February 24, 2007

The Researchers call for breast density a cancer risk ignored

Currently, most women learn that they have a lot of dense breast tissue only because it can be difficult for radiologists to see trouble spots on their mammograms, sometimes requiring a second round of the breast-squashing X-rays. Dense tissues appear light on X- ray film, the same color as a tumor, creating a problem radiologists liken to "looking for a black cat on a dark night." By contrast, fat appears dark on the X- ray film, making tumors or precancerous lesions easier to see.

It's difficult for a woman to determine on her own whether she has a lot of dense tissue in her breasts. Women under 50 generally have a higher percentage of dense tissue than women over 60, and leaner women tend to have denser breasts than overweight women, but there is significant variation among individuals. The only reliable way to find out is to undergo a mammogram, and even that isn't foolproof: Radiologists estimate the percentage of dense tissue from looking at a two-dimensional picture, but the estimate is both imprecise and not commonly shared with patients.

Diane Balma seemingly had little reason to worry about breast cancer. She was just 30 - 10 years too young for a routine mammogram - with no family history of the disease. When she discovered a lump in her breast 12 years ago, the radiologist reassured her that it was probably nothing and "I wouldn't lose any sleep over it."

But a biopsy revealed Balma had an aggressive form of cancer, forcing her to undergo six rounds of chemotherapy and the removal of both breasts before she regained her health. "If I had taken a wait and watch approach, I would be dead," said Balma, now public policy director for Susan G. Komen for the Cure, a Dallas-based breast cancer advocacy group.

It turns out Balma did have a crucial cancer risk that most women and their doctors seldom discuss: Her breasts were loaded with ligaments, milk duct lining, and other tissues that are more prone to developing tumors than the fat that predominates in many women's breasts. Researchers at the Ontario Cancer Institute reported last month that women with dense breasts are nearly three times more likely to get breast cancer than other women, accounting for a quarter of all breast cancers in women under 56.

Woman and doctors need to pay more attention to breast density, said Dr.Karla Kerlikowske of the Veterans Affairs Medical Center in San Francisco, a leading authority on dense breast tissue. She and her colleagues are developing an easy-to-use test to accurately gauge women's breast density so that those with large volumes of dense tissue can get more frequent screening, perhaps using sophisticated digital mammograms in which potentially cancerous cells are easier to see.

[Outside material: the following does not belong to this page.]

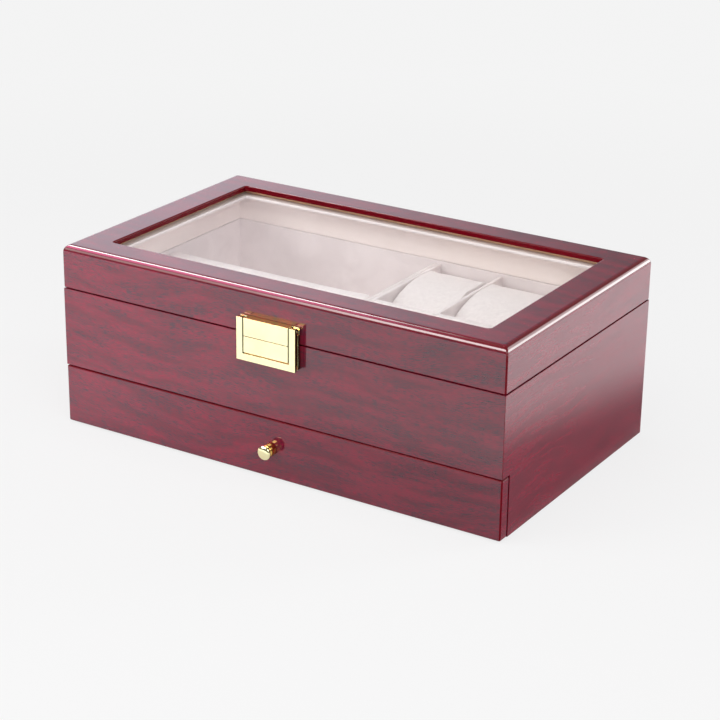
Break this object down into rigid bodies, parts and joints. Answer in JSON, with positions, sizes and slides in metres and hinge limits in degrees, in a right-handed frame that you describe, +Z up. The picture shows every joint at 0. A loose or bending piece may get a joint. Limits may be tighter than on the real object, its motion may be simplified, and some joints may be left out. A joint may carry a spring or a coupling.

"The time has come to acknowledge breast density as a major risk factor for breast cancer," Kerlikowske wrote in an editorial accompanying the Canadian study in the New England Journal of Medicine.

In truth, researchers have known since the 1970s that dense breast tissue was linked to cancer, but that has had little impact on the way doctors discussed cancer with their patients. A widely used questionnaire that estimates breast cancer risk, called the Gail model, didn't even include breast density until recently.

"Even though we've kind of known that breast density is a risk factor, nobody has really used it" to estimate individual women's risk, said Dr.

Elsie Levin, medical director of the Faulkner-Sagoff Breast Imaging and Diagnostic Center at Boston's Faulkner Hospital.

Partly, that's because doctors have been unsure what to do for women who have dense breasts but have not been diagnosed with cancer. Most women under age 40 have dense breasts, but statistically, they are expected to account for only about 5 percent of the 178,000 people who will be diagnosed with breast cancer this year. As a result, insurance companies would never pay for a vast expansion of mammograms for such a low-risk group. Some doctors, based on a physical exam, do urge women who seem to have exceptionally dense breasts to get mammograms before they turn 40.

For women 40 and older, until recently, doctors didn't have an alternative to the film mammogram if the dense tissue made tumors invisible in large sections of the breast. Finally, in October 2005, a large-scale study called DMIST showed that tumors are easier to spot in dense breasts using digital mammograms - a computerized system that allows the radiologist to zoom in on spots much the way a digital camera does. However, the study wasn't large enough to tell doctors at what age women with dense breast tissue should get digital mammograms.